The Federal Reserve of U.S. maintained its benchmark interest rate within the 4.25%-4.50% range on Wednesday, emphasizing heightened economic uncertainty as policymakers assess the impact of import tariffs introduced by the Trump administration.
Federal Reserve Chair Jerome Powell stated that these policies have contributed to slower economic growth and temporary inflationary pressures, reinforcing the central bank’s cautious stance on further rate adjustments.
President Donald Trump responded to the Fed’s decision with criticism, urging policymakers to cut rates as tariffs start influencing the economy. In a post on Truth Social, Trump stated, “The Fed would be MUCH better off CUTTING RATES as U.S. Tariffs start to transition (ease!) their way into the economy. Do the right thing.”
Despite the administration’s stance, Powell underscored the complexity of the current economic landscape, describing the level of uncertainty as “unusually elevated.” While the Fed continues to anticipate two quarter-percentage-point rate cuts by year-end, Powell highlighted that slower growth is offsetting inflationary pressures, making it difficult to predict the long-term effects of policy changes.
The latest Fed projections indicate inflation rising to 2.7% by the end of the year, up from the 2.5% forecast in December. Economic growth expectations have been revised downward to 1.7% from 2.1%, with a slightly higher unemployment rate projected.
Powell acknowledged that tariffs—particularly those set to take effect in April on imports from Mexico and Canada—pose an external inflationary risk.
Financial markets reacted to the Fed’s decision with major U.S. stock indices closing higher, while the dollar pared some of its earlier gains and U.S. Treasury yields softened. Traders priced in a 62% likelihood of the Fed implementing its first rate cut of the year in June, up from 57% before the policy statement was released.

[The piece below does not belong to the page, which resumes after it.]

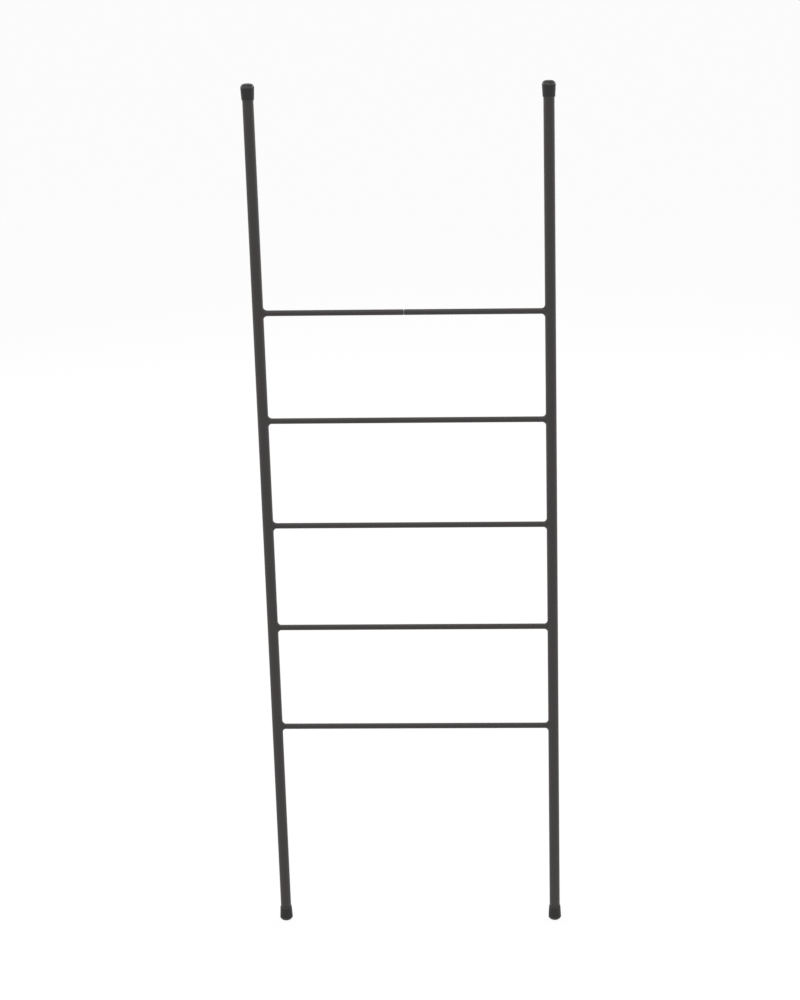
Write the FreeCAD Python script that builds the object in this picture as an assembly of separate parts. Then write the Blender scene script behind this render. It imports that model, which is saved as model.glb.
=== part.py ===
import FreeCAD, Part

import os

from FreeCAD import Vector

# Blanket ladder: two round stiles, five round rungs welded between them, and a moulded
# push-on cap on each of the four tube ends.  Millimetres.  +Z runs up along the stiles,
# +X from one stile to the other, and the origin is on the floor midway between the feet.

# ---- overall ----
OVERALL_HEIGHT = 1500.0      # flat end of the foot caps to flat end of the top caps
STILE_SPACING = 482.0        # centre to centre
RUNG_COUNT = 5
RUNG_PITCH = 186.0

# ---- stiles: round tube ----
STILE_DIAMETER = 18.0
STILE_WALL = 1.2

# ---- rungs: round bar ----
RUNG_DIAMETER = 9.5
SCORED_RUNG = 1              # counted from the top
SCORE_WIDTH = 1.4            # across the open top of the V
SCORE_DEPTH = 0.7

# ---- weld beads ----
WELD_HOLLOW = 6.8            # radius of the bead's hollow face
WELD_TOE = 0.2               # blunts the bead's edge, which would otherwise run out to nothing

# ---- caps ----
CAP_FIT = 0.05               # all round, between the tube and the cap's bore
CAP_LENGTH = 26.0
CAP_END_WALL = 4.0           # between the cap's flat end and the end of the tube
CAP_FLAT_DIAMETER = 11.0     # flat in the middle of the cap's end
CAP_RIM_HEIGHT = 4.2         # the cap's widest ring, above its flat end
CAP_RIM_ROUND = 1.4          # rounding of that ring, measured along the cap
CAP_RIM_WALL = 2.25          # rubber outside the bore at the widest ring
CAP_SKIRT_WALL = 1.15        # rubber outside the bore where the skirt's taper ends
CAP_MOUTH_WALL = 0.6         # rubber left at the rounded-off mouth
CAP_MOUTH_ROUND = 1.6        # length of that rounding
CROWN_BULGE = 0.16           # height of the crown's arc over its chord, as a share of the chord
RIM_BULGE = 0.2              # the same for the arc round the widest ring
MOUTH_BULGE = 0.08           # and for the arc into the mouth

# ---- derived ----
STILE_RADIUS = STILE_DIAMETER / 2
STILE_X = STILE_SPACING / 2
RUNG_RADIUS = RUNG_DIAMETER / 2
BORE_RADIUS = STILE_RADIUS + CAP_FIT
UP = Vector(0, 0, 1)
ALONG_RUNG = Vector(1, 0, 0)


def rung_height(number):
    """Height of a rung's axis.  Rung 1 is the top one, and the set is centred on the stiles."""
    middle_number = (RUNG_COUNT + 1) / 2
    return OVERALL_HEIGHT / 2 + (middle_number - number) * RUNG_PITCH


def upright(radius, x, bottom, top):
    return Part.makeCylinder(radius, top - bottom, Vector(x, 0, bottom))


def make_stile(x):
    """Plain round tube, each end seated on the floor of its cap's bore."""
    bottom = CAP_END_WALL
    top = OVERALL_HEIGHT - CAP_END_WALL
    tube = upright(STILE_RADIUS, x, bottom, top)
    return tube.cut(upright(STILE_RADIUS - STILE_WALL, x, bottom, top))


def make_rung(z):
    """Round bar, its ends coped to the stiles' curved sides."""
    bar = Part.makeCylinder(RUNG_RADIUS, STILE_SPACING, Vector(-STILE_X, 0, z), ALONG_RUNG)
    for x in (-STILE_X, STILE_X):
        bar = bar.cut(upright(STILE_RADIUS, x, z - RUNG_DIAMETER, z + RUNG_DIAMETER))
    return bar


def score(bar, z):
    """A fine V groove all round the bar, halfway along it."""
    above = z + RUNG_RADIUS + SCORE_DEPTH
    corners = [
        Vector(0, 0, z + RUNG_RADIUS - SCORE_DEPTH),
        Vector(SCORE_WIDTH, 0, above),
        Vector(-SCORE_WIDTH, 0, above),
    ]
    vee = Part.Face(Part.makePolygon(corners + corners[:1]))
    return bar.cut(vee.revolve(Vector(0, 0, z), ALONG_RUNG, 360))


def make_weld():
    """Fillet bead all round the foot of a rung on the left stile, the rung's axis at z = 0.

    The fillet is rolled into the corner of two slightly thinner members, and the real
    members are then taken out of it, which leaves a saddle-shaped ring with blunt edges.
    """
    reach = RUNG_RADIUS + 2 * WELD_HOLLOW
    run = STILE_RADIUS + 2 * WELD_HOLLOW
    start = Vector(-STILE_X, 0, 0)
    stile = upright(STILE_RADIUS - WELD_TOE, -STILE_X, -reach, reach)
    rung = Part.makeCylinder(RUNG_RADIUS - WELD_TOE, run, start, ALONG_RUNG)
    joint = stile.fuse(rung).removeSplitter()
    corner = [e for e in joint.Edges if not isinstance(e.Curve, (Part.Line, Part.Circle))]
    bead = joint.makeFillet(WELD_HOLLOW, corner)
    bead = bead.cut(upright(STILE_RADIUS, -STILE_X, -2 * reach, 2 * reach))
    return bead.cut(Part.makeCylinder(RUNG_RADIUS, 2 * run, start, ALONG_RUNG))


def cap_section():
    """Half section of a cap in the XZ plane, its flat end on z = 0 and its mouth upwards."""
    rim = BORE_RADIUS + CAP_RIM_WALL
    half_round = CAP_RIM_ROUND / 2
    centre = Vector(0, 0, 0)
    flat_edge = Vector(CAP_FLAT_DIAMETER / 2, 0, 0)
    crown_edge = Vector(rim - half_round, 0, CAP_RIM_HEIGHT - half_round)
    skirt_start = Vector(rim, 0, CAP_RIM_HEIGHT + half_round)
    skirt_end = Vector(BORE_RADIUS + CAP_SKIRT_WALL, 0, CAP_LENGTH - CAP_MOUTH_ROUND)
    mouth_outside = Vector(BORE_RADIUS + CAP_MOUTH_WALL, 0, CAP_LENGTH)
    mouth_inside = Vector(BORE_RADIUS, 0, CAP_LENGTH)
    bore_corner = Vector(BORE_RADIUS, 0, CAP_END_WALL)
    bore_centre = Vector(0, 0, CAP_END_WALL)

    # each arc passes beside the middle of its chord, on the outside
    def arc(start, end, bulge):
        chord = end - start
        outwards = Vector(chord.z, 0, -chord.x)
        return Part.Arc(start, (start + end) * 0.5 + outwards * bulge, end).toShape()

    def line(start, end):
        return Part.LineSegment(start, end).toShape()

    return Part.Face(Part.Wire([
        line(centre, flat_edge),
        arc(flat_edge, crown_edge, CROWN_BULGE),
        arc(crown_edge, skirt_start, RIM_BULGE),
        line(skirt_start, skirt_end),
        arc(skirt_end, mouth_outside, MOUTH_BULGE),
        line(mouth_outside, mouth_inside),
        line(mouth_inside, bore_corner),
        line(bore_corner, bore_centre),
        line(bore_centre, centre),
    ]))


def make_cap():
    return cap_section().revolve(Vector(0, 0, 0), UP, 360)


def make_foot_cap(x):
    return make_cap().translated(Vector(x, 0, 0))


def make_top_cap(x):
    flipped = make_cap().rotated(Vector(0, 0, 0), ALONG_RUNG, 180)
    return flipped.translated(Vector(x, 0, OVERALL_HEIGHT))


def build():
    """Every piece, by node name."""
    nodes = {}
    for name, side in (("left", -1), ("right", 1)):
        x = side * STILE_X
        nodes["%s_stile" % name] = make_stile(x)
        nodes["top_cap_%s" % name] = make_top_cap(x)
        nodes["foot_cap_%s" % name] = make_foot_cap(x)
    left_weld = make_weld()
    right_weld = left_weld.rotated(Vector(0, 0, 0), UP, 180)
    for number in range(1, RUNG_COUNT + 1):
        z = rung_height(number)
        rung = make_rung(z)
        if number == SCORED_RUNG:
            rung = score(rung, z)
        nodes["rung_%d" % number] = rung
        nodes["weld_left_%d" % number] = left_weld.translated(Vector(0, 0, z))
        nodes["weld_right_%d" % number] = right_weld.translated(Vector(0, 0, z))
    return nodes


os.makedirs("parts", exist_ok=True)
for node, shape in build().items():
    shape.exportStep("parts/%s.step" % node)
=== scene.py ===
import math

import bmesh
import bpy
from bpy.props import FloatProperty, FloatVectorProperty, IntProperty, PointerProperty
from mathutils import Matrix, Vector, noise


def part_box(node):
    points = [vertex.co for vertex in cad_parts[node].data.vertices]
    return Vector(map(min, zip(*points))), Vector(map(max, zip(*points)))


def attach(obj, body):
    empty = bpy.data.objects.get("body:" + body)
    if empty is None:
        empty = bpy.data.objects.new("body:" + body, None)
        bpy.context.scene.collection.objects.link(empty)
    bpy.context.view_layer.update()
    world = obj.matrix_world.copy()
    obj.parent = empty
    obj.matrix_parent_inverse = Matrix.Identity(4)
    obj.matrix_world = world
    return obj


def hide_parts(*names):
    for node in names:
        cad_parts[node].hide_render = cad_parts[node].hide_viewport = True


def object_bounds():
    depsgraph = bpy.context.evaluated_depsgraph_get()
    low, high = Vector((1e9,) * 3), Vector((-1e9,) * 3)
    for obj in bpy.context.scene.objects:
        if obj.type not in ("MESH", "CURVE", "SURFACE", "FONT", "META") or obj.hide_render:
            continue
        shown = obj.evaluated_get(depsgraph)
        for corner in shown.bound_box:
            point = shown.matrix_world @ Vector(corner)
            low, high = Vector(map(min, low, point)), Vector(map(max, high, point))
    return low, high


bl_info = {
    "name": "Blanket Ladder",
    "version": (1, 0, 0),
    "blender": (4, 5, 0),
    "location": "3D View > Sidebar > Ladder",
    "description": "Builds a tube and bar blanket ladder with welded joints and push-on caps",
    "category": "Object",
}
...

In addition to maintaining its rate stance, the Fed announced plans to slow the ongoing drawdown of its $6.81 trillion balance sheet, a move known as quantitative tightening. Fed Governor Chris Waller was the sole dissenter in Wednesday’s decision, citing concerns over the balance sheet policy shift.
Powell reaffirmed that while the Fed is closely monitoring inflation trends and labor market conditions, it will remain cautious in making policy adjustments until there is greater clarity on the economy’s trajectory.